While EO data can be used to create such beneficial outcomes, we need to build better understanding to the extent of which they are, and how to improve them if they aren’t. Teaming up with NASA, NOAA, and USGS, WWF is forming a transdisciplinary network of academic, NGO and agency scientists and practitioners, integrating Earth sciences, social sciences, and data sciences. Researchers in this growing network will assess how EO is currently used to benefit society, and how using it can change perceptions, behaviors, and decisions, as well as their resulting social and ecological outcomes. Ultimately, these insights can be used to build new understanding of the role that EO can play in decision-making and guide future technological development of EO toward greater utility.
WWF is already heavily involved in the translation of EO to delivering societal benefits, as a direct user of EO products in its conservation planning and impact monitoring, as an innovator of new EO applications to solve urgent sustainability problems, and as a convener of different audiences who care about planetary stewardship. As core providers of satellite data in the United States, NASA, NOAA and USGS have long funded individual projects to support the development and use of EO; they are now looking for opportunities to scale beyond the individual project level, asking where EO has the greatest potential for rapid adoption and impact. At the same time, all three agencies recognize the importance of understanding how EO can be used as a tool for social and environmental justice, to highlight the inequitable share of challenges faced by marginalized, vulnerable, and disadvantaged communities. WWF’s expertise, spanning engagement in international policy forums to working with local communities around the world puts us in the unique position to address these challenges.

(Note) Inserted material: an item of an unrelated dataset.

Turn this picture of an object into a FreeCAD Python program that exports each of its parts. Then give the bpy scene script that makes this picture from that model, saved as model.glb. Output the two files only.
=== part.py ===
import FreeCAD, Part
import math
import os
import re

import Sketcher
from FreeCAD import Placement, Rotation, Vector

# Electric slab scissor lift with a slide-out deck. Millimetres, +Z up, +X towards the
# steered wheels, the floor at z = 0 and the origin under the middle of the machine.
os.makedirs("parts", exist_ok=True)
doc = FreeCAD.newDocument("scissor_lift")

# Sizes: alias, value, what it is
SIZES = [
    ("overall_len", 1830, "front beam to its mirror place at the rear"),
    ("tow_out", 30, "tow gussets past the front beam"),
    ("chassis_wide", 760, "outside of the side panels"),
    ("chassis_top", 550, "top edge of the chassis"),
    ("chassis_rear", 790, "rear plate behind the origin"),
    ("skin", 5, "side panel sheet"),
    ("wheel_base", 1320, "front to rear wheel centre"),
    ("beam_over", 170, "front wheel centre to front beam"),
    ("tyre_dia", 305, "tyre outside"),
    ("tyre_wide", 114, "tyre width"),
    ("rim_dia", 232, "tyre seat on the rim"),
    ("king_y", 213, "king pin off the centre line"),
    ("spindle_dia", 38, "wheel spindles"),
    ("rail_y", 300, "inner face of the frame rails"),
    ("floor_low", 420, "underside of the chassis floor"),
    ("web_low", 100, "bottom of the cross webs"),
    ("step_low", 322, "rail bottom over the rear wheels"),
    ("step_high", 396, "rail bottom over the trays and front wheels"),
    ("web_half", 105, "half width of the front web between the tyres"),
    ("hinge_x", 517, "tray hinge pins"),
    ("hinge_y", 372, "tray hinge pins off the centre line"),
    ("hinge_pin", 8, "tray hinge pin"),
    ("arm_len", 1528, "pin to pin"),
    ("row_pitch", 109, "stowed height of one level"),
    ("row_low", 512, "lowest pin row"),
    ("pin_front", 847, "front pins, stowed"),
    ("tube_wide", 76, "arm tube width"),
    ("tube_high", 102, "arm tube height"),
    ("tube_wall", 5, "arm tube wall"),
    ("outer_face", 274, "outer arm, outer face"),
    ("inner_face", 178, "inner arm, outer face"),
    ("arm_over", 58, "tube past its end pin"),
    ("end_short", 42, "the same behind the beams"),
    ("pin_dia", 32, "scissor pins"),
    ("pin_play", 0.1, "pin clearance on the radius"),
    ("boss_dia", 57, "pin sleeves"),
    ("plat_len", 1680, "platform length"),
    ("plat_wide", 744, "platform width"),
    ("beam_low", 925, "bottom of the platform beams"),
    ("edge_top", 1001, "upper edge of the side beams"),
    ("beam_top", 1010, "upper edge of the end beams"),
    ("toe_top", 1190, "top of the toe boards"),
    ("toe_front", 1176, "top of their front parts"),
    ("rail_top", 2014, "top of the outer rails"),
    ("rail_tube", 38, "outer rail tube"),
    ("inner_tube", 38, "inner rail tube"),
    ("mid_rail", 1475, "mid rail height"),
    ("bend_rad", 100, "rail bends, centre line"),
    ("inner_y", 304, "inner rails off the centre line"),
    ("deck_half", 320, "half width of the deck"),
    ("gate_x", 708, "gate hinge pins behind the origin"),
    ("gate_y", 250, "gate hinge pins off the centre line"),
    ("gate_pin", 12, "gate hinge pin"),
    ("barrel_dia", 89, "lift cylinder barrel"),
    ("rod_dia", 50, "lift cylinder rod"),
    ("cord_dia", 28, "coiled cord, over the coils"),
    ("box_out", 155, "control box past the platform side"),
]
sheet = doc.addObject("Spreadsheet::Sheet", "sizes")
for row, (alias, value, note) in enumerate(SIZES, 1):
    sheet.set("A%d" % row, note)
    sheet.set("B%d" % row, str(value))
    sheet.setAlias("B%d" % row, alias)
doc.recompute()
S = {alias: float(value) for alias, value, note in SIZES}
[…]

The collaborative will be developing new ways of valuing EO and their contributions to society. Different evaluation methods and different types of values will be explored, drawing from economics, machine learning, behavioral psychology, cultural anthropology, and more. Applying these methods in real world decisions, the network will evaluate the societal benefits of EO in contexts such as conservation, agriculture, water resources, disasters, climate resilience, health, and social and environmental justice. Along with highlighting the benefits of EO information, researchers will characterize the use of EO in complex decision-making processes, identify common barriers, gaps, and other challenges in the translation of EO to decision-relevant and actionable information, and make recommendations for improving the utility of and expanding the diversity of people who use EO in the future. A key piece of this evaluation will focus on how the decision-making process itself can transform through the use of EO, towards more transparent, democratic, and inclusive deliberation. These evaluation projects will strengthen collaborations between Earth scientists, social scientists, and decision-makers, grow the community of practice for valuing EO, and communicate that value and its potential for improvement to policy-makers and funders investing in the advancement of EO. The insights gained through this new program of work on valuing EO will catalyze the next generation of satellite information to better support society’s most pressing decisions for people and the planet.